Teacher Tuesday has been a hit at Farristown Middle since it was introduced shortly after the start of this school year. Faculty members submit some of their favorite recipes and the cafeteria staff picks one to be prepared and served at the school.
“I think it’s great,” McClain said. “I love that the cafeteria staff wants us to be involved in what the students are eating, and I like that it changes up our normal menu.”
The Teacher Tuesday program, which is held roughly once a month, serves both to bring the faculty, staff and students closer together and to increase interest in school lunches. Valerie Crouch, manager of the Schools Branch in the Kentucky Department of Education’s Division of School and Community Nutrition, said it succeeds on both counts.
“I commend the manager on her efforts for school staff involvement with menu planning in hopes of finding recipes that boost participation in their National School Lunch Program,” Crouch said. “Having the new menu item highlighted as the featured item of the day and having the school staff greet students with a smile and serve the dish on the service line goes a long way in creating a very inviting atmosphere in the lunchroom.”
Begley, who is in her fourth year as the cafeteria manager at Farristown Middle and has been in food service in the Madison County schools for 12 years, said she got the idea to have teachers submit recipes after reading a book on management given to her by guidance counselor, John Knuckles. The book, “Fish: A Proven Way to Boost Morale and Improve Results,” focuses on the workplace environment at Seattle’s Pike Place Market.
Coincidentally, it was Knuckles’ recipe for spicy chicken Alfredo that was selected as the dish for the first Teacher Tuesday in September by a vote of the kitchen staff.
“It’s my wife’s recipe, but I help prepare it at home,” Knuckles said. “I knew the kids would love it and I knew it used ingredients we would probably already have.”

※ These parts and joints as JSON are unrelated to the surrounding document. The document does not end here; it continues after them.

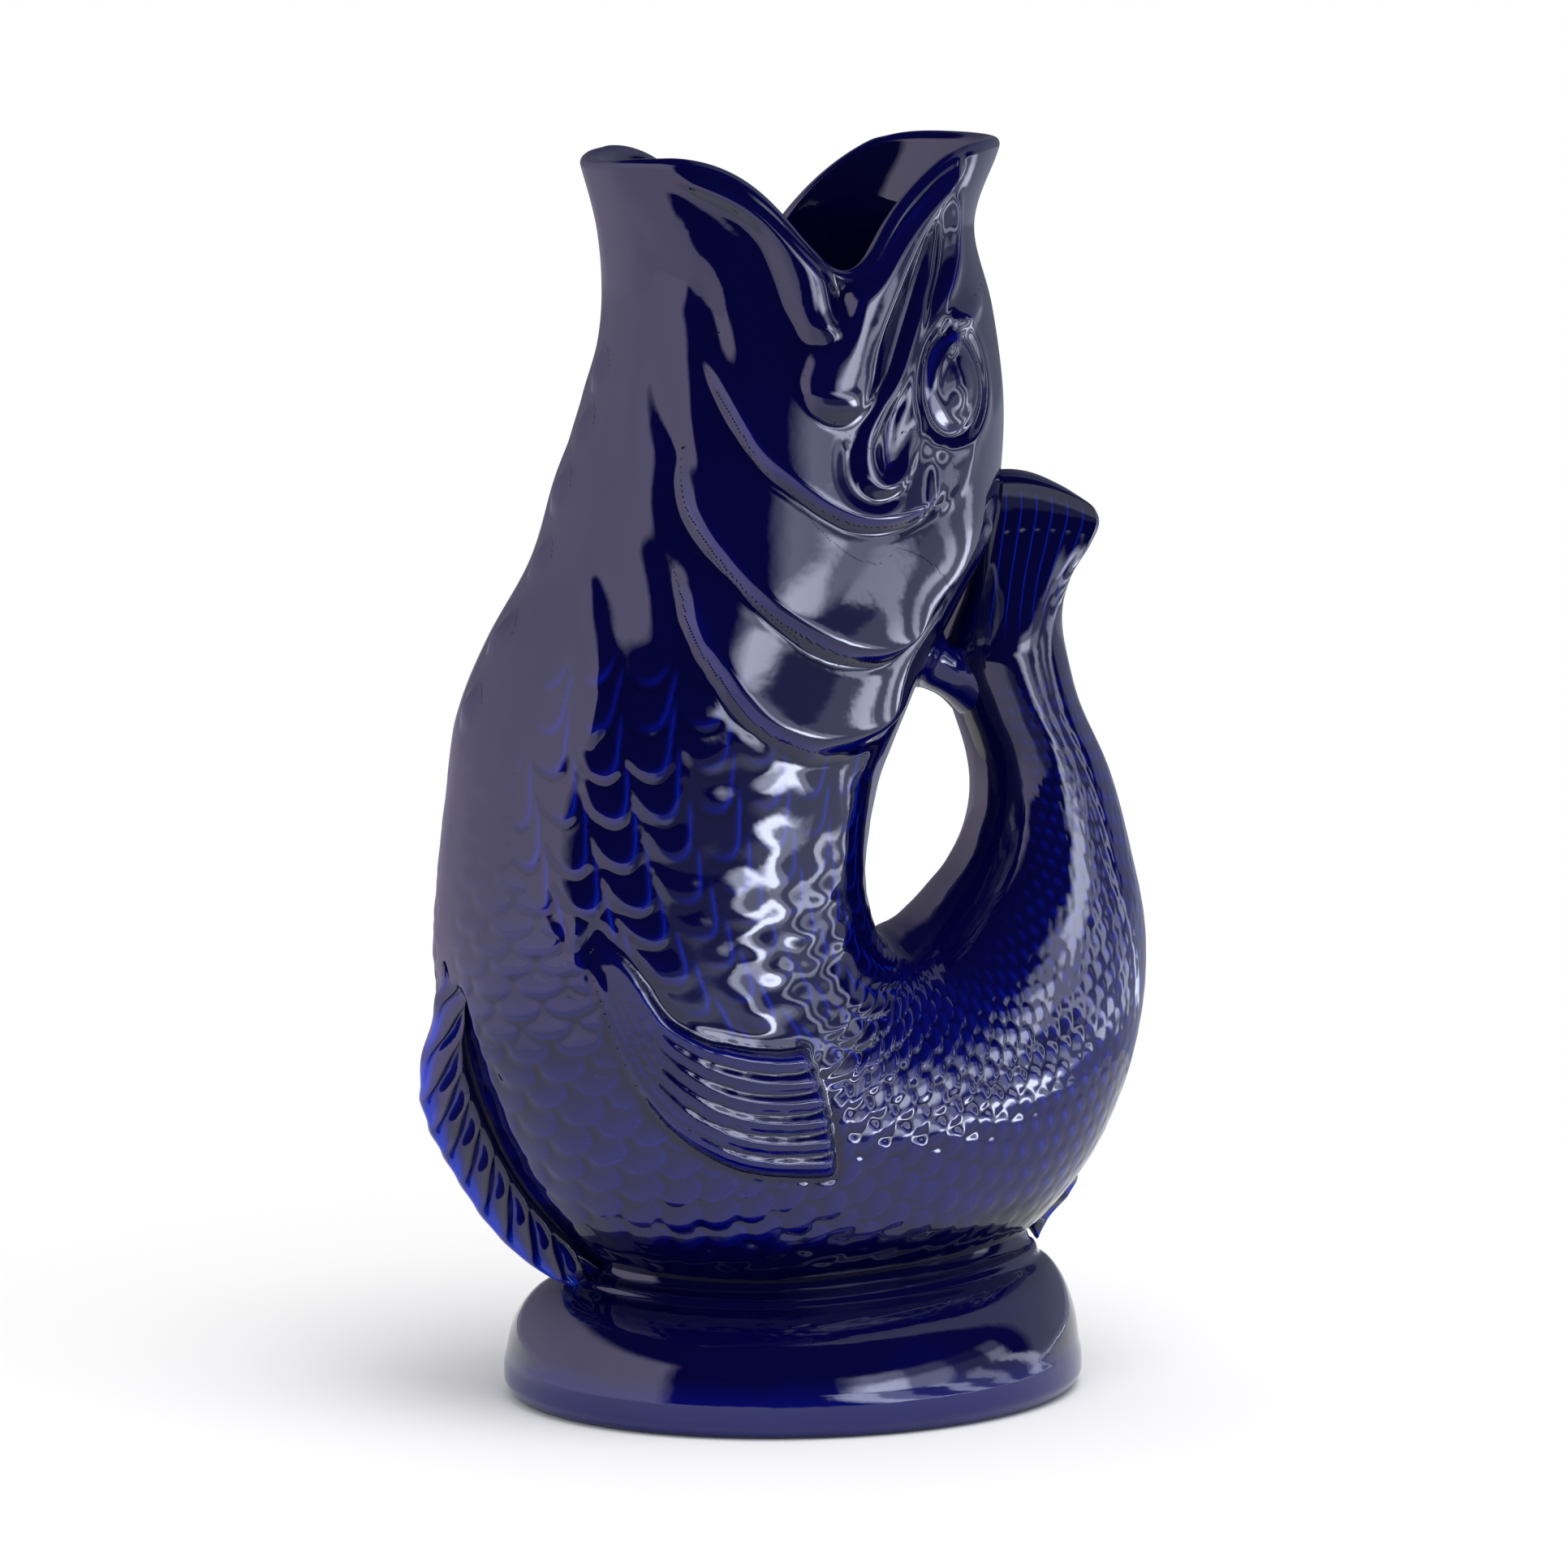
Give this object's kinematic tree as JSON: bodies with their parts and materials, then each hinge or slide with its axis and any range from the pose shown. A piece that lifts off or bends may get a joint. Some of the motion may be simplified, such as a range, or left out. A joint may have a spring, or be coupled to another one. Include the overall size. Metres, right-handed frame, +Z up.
{
  "type": "gurgle jug",
  "caption": "Fish-shaped glazed earthenware water jug: the open mouth pours, the upturned tail is the handle, and an oval foot carries the body.",
  "frame": {"origin": "centre of the oval foot, on the surface that the jug stands on", "axes": "+X towards the tail handle, -X towards the lower lip that pours, +Z up, Y=0 is the mirror plane"},
  "size_m": [0.1517, 0.102, 0.2469],
  "materials": {
    "glaze": "gloss",
    "glaze_thin": "gloss"
  },
  "bodies": {
    "root": {"foot": "glaze", "body_shell": "glaze", "head_shell": "glaze", "tail_handle": "glaze", "tail_fin": "glaze_thin", "handle_web": "glaze", "belly_fin": "glaze_thin", "rear_fin": "glaze_thin", "tail_keel": "glaze_thin", "belly_scutes": "glaze_thin", "lower_lip_left": "glaze_thin", "lower_lip_right": "glaze_thin", "upper_lip_left": "glaze", "upper_lip_right": "glaze", "eye_left": "glaze", "eye_right": "glaze", "brow_left": "glaze_thin", "brow_right": "glaze_thin", "cheek_plate_left": "glaze", "cheek_plate_right": "glaze", "gill_cover_left": "glaze", "gill_cover_right": "glaze", "shoulder_plate_left": "glaze", "shoulder_plate_right": "glaze", "side_fin_left": "glaze_thin", "side_fin_right": "glaze_thin"}
  },
  "joints": []
}
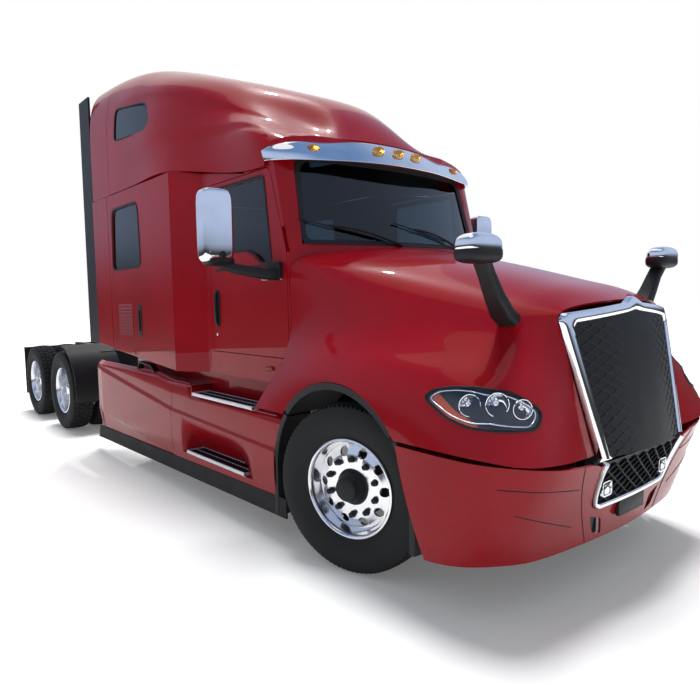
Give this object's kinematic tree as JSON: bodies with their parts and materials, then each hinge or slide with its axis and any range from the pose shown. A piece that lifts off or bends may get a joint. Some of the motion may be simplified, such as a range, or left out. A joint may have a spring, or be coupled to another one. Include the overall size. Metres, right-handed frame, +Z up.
{
  "type": "semi truck tractor unit",
  "caption": "Conventional sleeper tractor unit with three axles, twin drive tyres, tilting hood, high roof fairing, full side fairings and a fifth wheel.",
  "frame": {"origin": "on the ground, under the middle of the bounding box", "axes": "+Z up, +X to the truck's left, +Y to its rear: it faces -Y"},
  "size_m": [3.08, 8.7371, 3.9849],
  "materials": {
    "black_steel": "satin",
    "aluminium": "satin",
    "cast_iron": "matt",
    "red_paint": "gloss",
    "rubber": "matt",
    "black_plastic": "matt",
    "chrome": "polished",
    "tinted_glass": "polished",
    "lamp_glass": "polished",
    "amber": "polished",
    "red_lens": "polished",
    "fabric": "matt",
    "wheel_rim_plastic": "satin",
    "tyre": "matt",
    "polished_aluminium": "polished"
  },
  "bodies": {
    "chassis": {"frame": "black_steel", "engine": "cast_iron", "radiator": "cast_iron", "front_axle": "black_steel", "drive_axles": "black_steel", "fuel_tanks": "aluminium", "fairings": "red_paint", "steps": "aluminium", "skirts": "rubber", "cab": "red_paint", "windscreen": "tinted_glass", "sleeper": "red_paint", "sleeper_glass": "tinted_glass", "roof_fairing": "red_paint", "side_extenders": "red_paint", "extender_edges": "black_plastic", "bumper": "red_paint", "lower_grille": "black_plastic", "fog_lamps": "lamp_glass", "visor": "chrome", "marker_lamps": "amber", "quarter_fenders": "black_plastic", "mud_flaps": "rubber", "tail_lamps": "red_lens", "dash": "black_plastic", "seats": "fabric", "bunk": "fabric", "steering_wheel": "wheel_rim_plastic", "fifth_wheel_base": "black_steel"},
    "hood": {"hood": "red_paint", "headlamps": "lamp_glass", "wheel_liners": "black_plastic", "grille_surround": "chrome", "grille": "black_plastic", "hood_mirrors": "chrome"},
    "fifth_wheel": {"fifth_wheel": "black_steel"},
    "door_left": {"door_left": "red_paint", "door_glass_left": "tinted_glass", "door_mirror_left": "chrome"},
    "knuckle_left": {"knuckle_left": "cast_iron"},
    "front_wheel_left": {"front_tyre_left": "tyre", "front_rim_left": "polished_aluminium"},
    "drive_wheel_first_left": {"drive_tyres_first_left": "tyre", "drive_rims_first_left": "polished_aluminium"},
    "drive_wheel_second_left": {"drive_tyres_second_left": "tyre", "drive_rims_second_left": "polished_aluminium"},
    "door_right": {"door_right": "red_paint", "door_glass_right": "tinted_glass", "door_mirror_right": "chrome"},
    "knuckle_right": {"knuckle_right": "cast_iron"},
    "front_wheel_right": {"front_tyre_right": "tyre", "front_rim_right": "polished_aluminium"},
    "drive_wheel_first_right": {"drive_tyres_first_right": "tyre", "drive_rims_first_right": "polished_aluminium"},
    "drive_wheel_second_right": {"drive_tyres_second_right": "tyre", "drive_rims_second_right": "polished_aluminium"}
  },
  "joints": [
    {"name": "hood_tilt", "type": "hinge", "parent": "chassis", "child": "hood", "pos_m": [0, -4.185, 0.5], "axis": [1, 0, 0], "range_deg": [0, 60]},
    {"name": "door_left_swing", "type": "hinge", "parent": "chassis", "child": "door_left", "pos_m": [1.017, -2.418, 1.25], "axis": [0, 0, -1], "range_deg": [0, 65]},
    {"name": "door_right_swing", "type": "hinge", "parent": "chassis", "child": "door_right", "pos_m": [-1.017, -2.418, 1.25], "axis": [0, 0, 1], "range_deg": [0, 65]},
    {"name": "steer_left", "type": "hinge", "parent": "chassis", "child": "knuckle_left", "pos_m": [0.9, -3.085, 0.51], "axis": [0, 0, 1], "range_deg": [-49, 21]},
    {"name": "steer_right", "type": "hinge", "parent": "chassis", "child": "knuckle_right", "pos_m": [-0.9, -3.085, 0.51], "axis": [0, 0, 1], "range_deg": [-49, 21]},
    {"name": "front_spin_left", "type": "hinge", "parent": "knuckle_left", "child": "front_wheel_left", "pos_m": [0.9, -3.085, 0.51], "axis": [0.9703, 0.2419, 0], "continuous": true},
    {"name": "front_spin_right", "type": "hinge", "parent": "knuckle_right", "child": "front_wheel_right", "pos_m": [-0.9, -3.085, 0.51], "axis": [0.9703, 0.2419, 0], "continuous": true},
    {"name": "drive_spin_first_left", "type": "hinge", "parent": "chassis", "child": "drive_wheel_first_left", "pos_m": [0.9, 2.367, 0.51], "axis": [1, 0, 0], "continuous": true},
    {"name": "drive_spin_first_right", "type": "hinge", "parent": "chassis", "child": "drive_wheel_first_right", "pos_m": [-0.9, 2.367, 0.51], "axis": [1, 0, 0], "continuous": true},
    {"name": "drive_spin_second_left", "type": "hinge", "parent": "chassis", "child": "drive_wheel_second_left", "pos_m": [0.9, 3.687, 0.51], "axis": [1, 0, 0], "continuous": true},
    {"name": "drive_spin_second_right", "type": "hinge", "parent": "chassis", "child": "drive_wheel_second_right", "pos_m": [-0.9, 3.687, 0.51], "axis": [1, 0, 0], "continuous": true},
    {"name": "fifth_wheel_tilt", "type": "hinge", "parent": "chassis", "child": "fifth_wheel", "pos_m": [0, 2.915, 1.095], "axis": [1, 0, 0], "range_deg": [-8, 8]}
  ],
  "couplings": [
    {"joint": "steer_right", "follows": "steer_left", "ratio": 1}
  ]
}
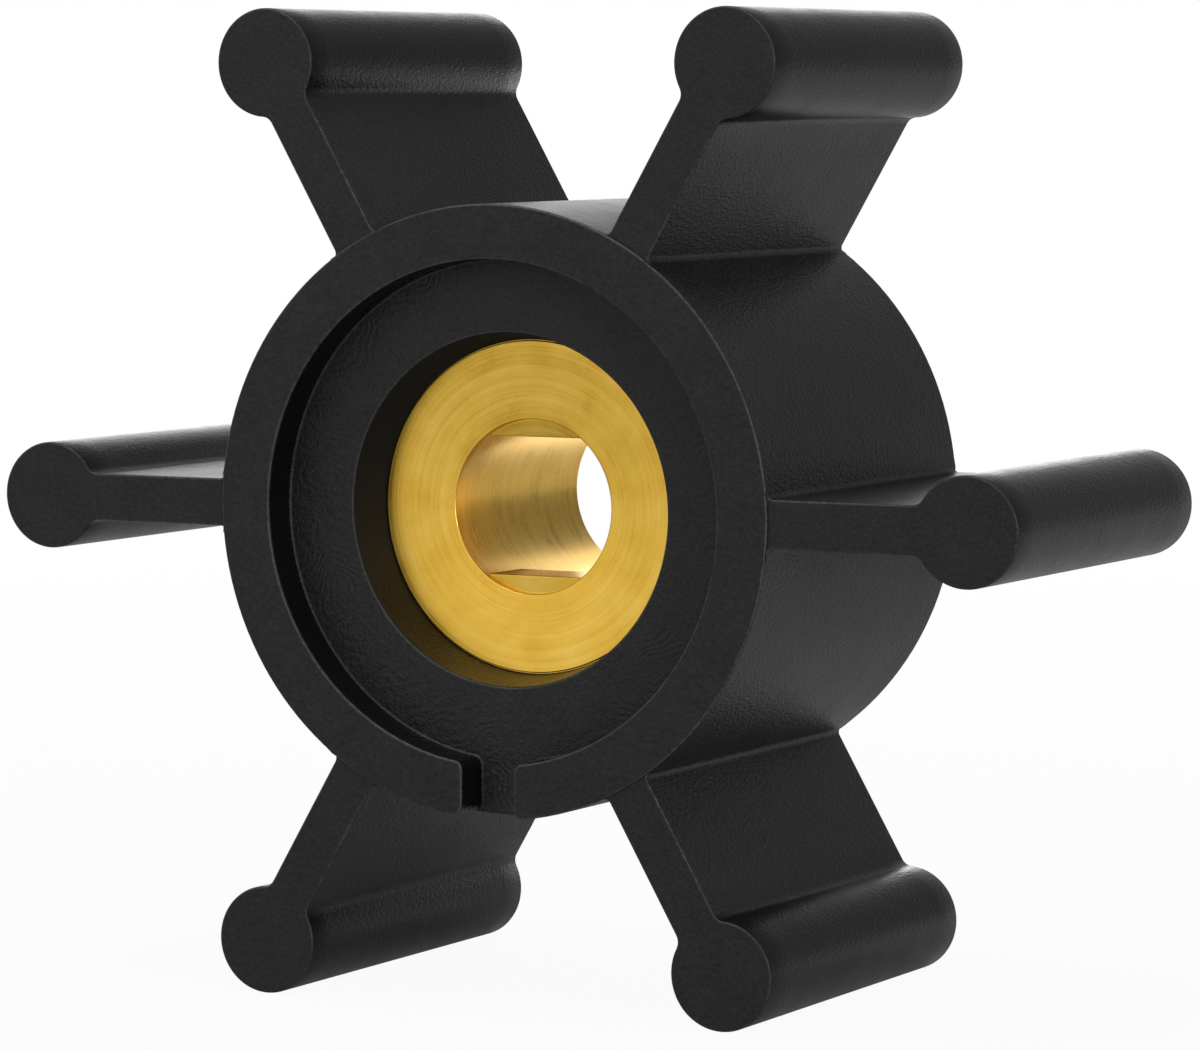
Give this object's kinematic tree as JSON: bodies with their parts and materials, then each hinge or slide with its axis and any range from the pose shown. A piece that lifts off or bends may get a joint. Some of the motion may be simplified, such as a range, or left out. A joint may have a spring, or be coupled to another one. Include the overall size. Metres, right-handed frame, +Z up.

Knuckles rolled up his sleeves and went to work in the kitchen, chopping ingredients and helping with food preparation. He was ready and willing to serve his dish up when lunchtime came.
“It was a way where I could engage with the students on a different level,” he said. “Serving was pretty intense, but it was great getting to see the kids’ faces as they came in.”
On the Teacher Tuesday that featured McClain’s white chicken chili, she also was happy to serve. She used sample-sized cups to offer students a taste of the chili, and many of those who tried a sample took a full-sized bowl. The kitchen staff made enough chili for 100 servings, and very little was left by the end of the lunch period.
“The sample cups definitely helped. I had a lot of students come back and say it was really good,” McClain said. “I know I’ll have students who will come into the library and say they tried it and tell me whether they liked it or not, so we’ll have that connection.”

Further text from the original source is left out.